Revolutionary Desire

Proletarian: Agent of Production or Anti-Production?

Posted in Essays by deterritorialization on November 19, 2009

Recently I came across some interesting but disturbing remarks in Guattari’s essay “Of Both Types of Break” in The Anti-Oedipus Papers. It would seem Guattari makes the argument that workers’ class interest makes them anti-productive agents.

The “worker’s” best interest is a factor in anti-production and reaction on the global production relations scale. [. . .] The worker, as ex-power sign of the industrial revolution, becomes the anti-productive agent of the structure of capitalist production relations. [The Anti-Oedipus Papers, 268.]

The logic of this, of course, is already in Marx’s Capital. Surplus value, or profit, which is the source of reinvestment in the circuit of capital (C-M-C’), is in a directly oppositional relationship to variable capital, or wages (s = C – c – v). Thus, when Marxists fight for increases in workers’ wages, the result of this must be an overall decrease in production.

Moreover, though, the actual struggle to raise working-class consciousness (that is, workers’ consciousness of objective interests) involves an anti-productive shift. As workers become increasingly aware of the opposition between surplus value and wages, this is in fact a closing off of capitalism’s potential:

Oedipalization, consciousness raising, conflicts of interests, social-democratization are the consequence of the old power machines inverting the steam and getting to work actively against the potentiality—the potential being—of even more deterritorialized machinic production. Today, this occurs against the constitution of a socialist plane of consistency integrating computer and audiovisual revolutions. [Ibid.]

I think this is importantly connected to the Marxist theory of the dictatorship of the proletariat and perhaps also tangentially to the Trotskyist theory of Permanent Revolution. On this, Deleuze and Guattari are similar to Guy Debord, McKenzie Wark and others. The proletarian state, insofar as it is a state which therefore represents but does not express proletarian interests, develops capitalist interests of its own. There is no coincidence that Trotsky argued for military discipline of labor. The new rulers, in the Russian case the Bolshevik party, immediately gain an interest in increasing the rate of exploitation. The proletarian state, carrying out the bourgeois-democratic tasks of development which are theoretically impossible under the imperialist epoch of decay, engages in a process of economic development which necessitates a growing divide between workers and the state. There is no “withering away”, there is only the frenzied production of the bureaucratic state, the accumulation of capital which must be performed in the most brutally repressive ways.

Permanent Revolution is based on the Leninist theory of imperialism, taking it to its logical conclusion that growth and development (particularly bourgeois-democratic political development) become impossible in an epoch of stagnation and decay. In these conditions, only the proletariat is a progressive force in society. The proletarian dictatorship carries out the accumulation of capital that the nascent bourgeoisie failed to do.

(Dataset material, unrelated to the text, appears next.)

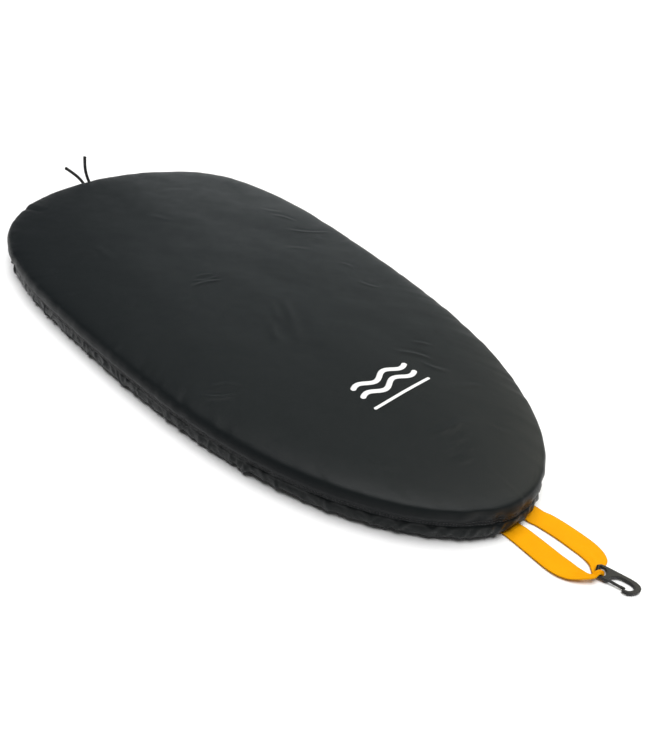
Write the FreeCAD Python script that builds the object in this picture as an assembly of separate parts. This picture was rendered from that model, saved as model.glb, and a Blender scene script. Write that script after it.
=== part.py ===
"""Elastic-hem cockpit cover for a sea kayak: an egg-shaped coated-nylon panel drawn over the coaming
by a shock cord in a sewn hem casing, with a webbing release loop and a plastic snap hook at the bow end
and the knotted tails of the shock cord at the stern end.

Row frame: origin at the centre of the mouth, on the plane of the hem's underside.
+X to the bow end (webbing loop), +Y to port, +Z up. Millimetres."""
import FreeCAD, Part
import math
import os
from FreeCAD import Vector as V

# ---------------------------------------------------------------- driving dimensions
LENGTH = 904.0            # driving outline, bow to stern; the cover itself is 900 long over the rim
WIDTH_PARAM = 482.7       # width parameter of the egg outline (real width 436 over the rim)
SHAPE = (-0.2685, 0.1176, -0.0357, -0.0092)   # egg shape terms
N_LOOP = 60               # points in each closed outline

CLOTH_T = 1.5             # stand-in thickness of the nylon panel
CASING_T = 1.2            # stand-in thickness of the casing strip
FLOOR_T = 3.5             # gathered cloth under the channel
SEAM_Z = 20.5             # height of the joint of panel and casing
RIM_Z = 32.5              # height of the widest line
CROWN_Z = 51.6            # height of the middle of the panel
LAP_TOP = 27.0            # top of the casing strip's seam allowance inside the wall

CORD_D = 5.0              # shock cord
CORD_OFFSET, CORD_Z = -9.6, 7.2

WEB_W, WEB_T = 25.0, 1.5  # webbing
WEB_BUNCH_W, WEB_BUNCH_T = 8.0, 2.4   # where it is gathered in the hook's eye
HINGE_X, HINGE_Z = 456.0, 1.0         # line on which the loop lifts

BAR = (526.0, 17.0, 4.6)  # centre of the hook's eye bar
BAR_R = 1.7
BAR_CLEAR = 0.3
HOOK_YAW = 23.3           # degrees, from +X towards +Y
HOOK_TILT = 4.3           # degrees, nose down onto the ground
HOOK_T = 3.2              # plate thickness
GATE_T = 2.4
GATE_PIVOT = (9.6, -5.0)  # in the hook's own frame
GATE_ROOT_R = 1.3
GATE_CLEAR = 0.25

EXIT_Y, EXIT_Z = -12.0, 8.5           # cord exit in the stern of the casing
KNOT = (-454.5, -12.0, 13.0)
KNOT_R, KNOT_HALF = 5.6, 2.6

PARTS = "parts"
os.makedirs(PARTS, exist_ok=True)


# ---------------------------------------------------------------- outline
def egg(u):
    c, s = math.cos(u), math.sin(u)
    a0, a1, a2, a3 = SHAPE
    f = 1 + a0 * c + a1 * (2 * c * c - 1) + a2 * (4 * c ** 3 - 3 * c) + a3 * (8 * c ** 4 - 8 * c * c + 1)
    return LENGTH / 2 * c, WIDTH_PARAM / 2 * s * f


def egg_normal(u):
    h = 1e-4
    x0, y0 = egg(u - h)
    x1, y1 = egg(u + h)
    dx, dy = x1 - x0, y1 - y0
    n = math.hypot(dx, dy)
    return dy / n, -dx / n


def u_at_y(y):
    """Outline angle near the bow where the outline has that y."""
    lo, hi = -1.2, 1.2
    for _ in range(60):
        mid = (lo + hi) / 2
        if egg(mid)[1] < y:
            lo = mid
        else:
            hi = mid
    return (lo + hi) / 2


def loop_points(offset, z, scale=1.0, centre=(-20.0, 0.0)):
    pts = []
    for i in range(N_LOOP):
        u = 2 * math.pi * i / N_LOOP
        x, y = egg(u)
        nx, ny = egg_normal(u)
        x, y = x + nx * offset, y + ny * offset
        pts.append(V(centre[0] + scale * (x - centre[0]), centre[1] + scale * (y - centre[1]), z))
    return pts


def loop_wire(offset, z, scale=1.0):
    c = Part.BSplineCurve()
    c.interpolate(Points=loop_points(offset, z, scale), PeriodicFlag=True,
                  Parameters=[float(i) for i in range(N_LOOP + 1)])
    return Part.Wire([c.toShape()])


def disc(levels):
    """Solid through closed outlines (offset, z[, scale]), ruled between them."""
    s = Part.makeLoft([loop_wire(*l) for l in levels], True, True, False)
    return s if s.Volume > 0 else s.reversed()


# ---------------------------------------------------------------- routes and rounded outlines
def rounded(points, closed=False, cap=None):
    """Straight runs joined by tangent arcs. Returns (wire, radii)."""
    n = len(points)
    pts = [V(*p) for p in points]
    idx = range(n) if closed else range(1, n - 1)
    arcs, radii = {}, []
    for i in idx:
        a, b, c = pts[i - 1], pts[i], pts[(i + 1) % n]
        d0, d1 = (a - b), (c - b)
        l0, l1 = d0.Length, d1.Length
        d0.normalize(); d1.normalize()
        turn = math.pi - math.acos(max(-1.0, min(1.0, d0.dot(d1))))
        t = 0.45 * min(l0, l1)
        r = t / math.tan(turn / 2)
        if cap is not None and r > cap:
            r = cap
            t = r * math.tan(turn / 2)
        p, q = b + d0 * t, b + d1 * t
        mid_dir = (d0 + d1)
        mid_dir.normalize()
        centre = b + mid_dir * (r / math.cos(turn / 2))
        m = centre - mid_dir * r
        arcs[i] = (p, m, q)
        radii.append(r)
    edges = []
    if closed:
        for i in range(n):
            p, m, q = arcs[i]
            edges.append(Part.Arc(p, m, q).toShape())
            nxt = arcs[(i + 1) % n][0]
            if (nxt - q).Length > 1e-6:
                edges.append(Part.LineSegment(q, nxt).toShape())
    else:
        last = pts[0]
        for i in range(1, n - 1):
            p, m, q = arcs[i]
            edges.append(Part.LineSegment(last, p).toShape())
            edges.append(Part.Arc(p, m, q).toShape())
            last = q
        edges.append(Part.LineSegment(last, pts[-1]).toShape())
    return Part.Wire(edges), radii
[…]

I’m still not sure how I feel about calling workers “anti-production” agents. There is something obviously disturbing about seeing the very producers as anti-productive. But I think the argument is a structural one. That is, while workers and labor (or desire, for Deleuze and Guattari) per-se are the productive force of society, in the capitalist structure, workers’ interest lies in increased wages and reduced production while capitalists’ interest lies in increased investment and capital accumulation. I think Guattari’s points along these lines are onto something fundamentally correct, though I think to be used in a properly revolutionary manner this line of thought must be reconciled (somehow) with the Leninist/Trotskyist theory of imperialist stagnation accompanying the monopolization of capital. Perhaps Permanent Revolution implies a reversal of this structure: while in its progressive epoch, capitalism still had a competitive interest in increasing production, in its reactionary imperialist epoch, it becomes a brake on production. I think the two arguments are not necessarily mutually exclusive, though I am unsure how to begin reconciling them.


Félix Guattari, “Of Both Types of Break,” in The Anti-Oedipus Papers (New York: Semiotext(e) 2006), ed. Stéphane Nadaud, trans. Kélina Gotman, 254-79.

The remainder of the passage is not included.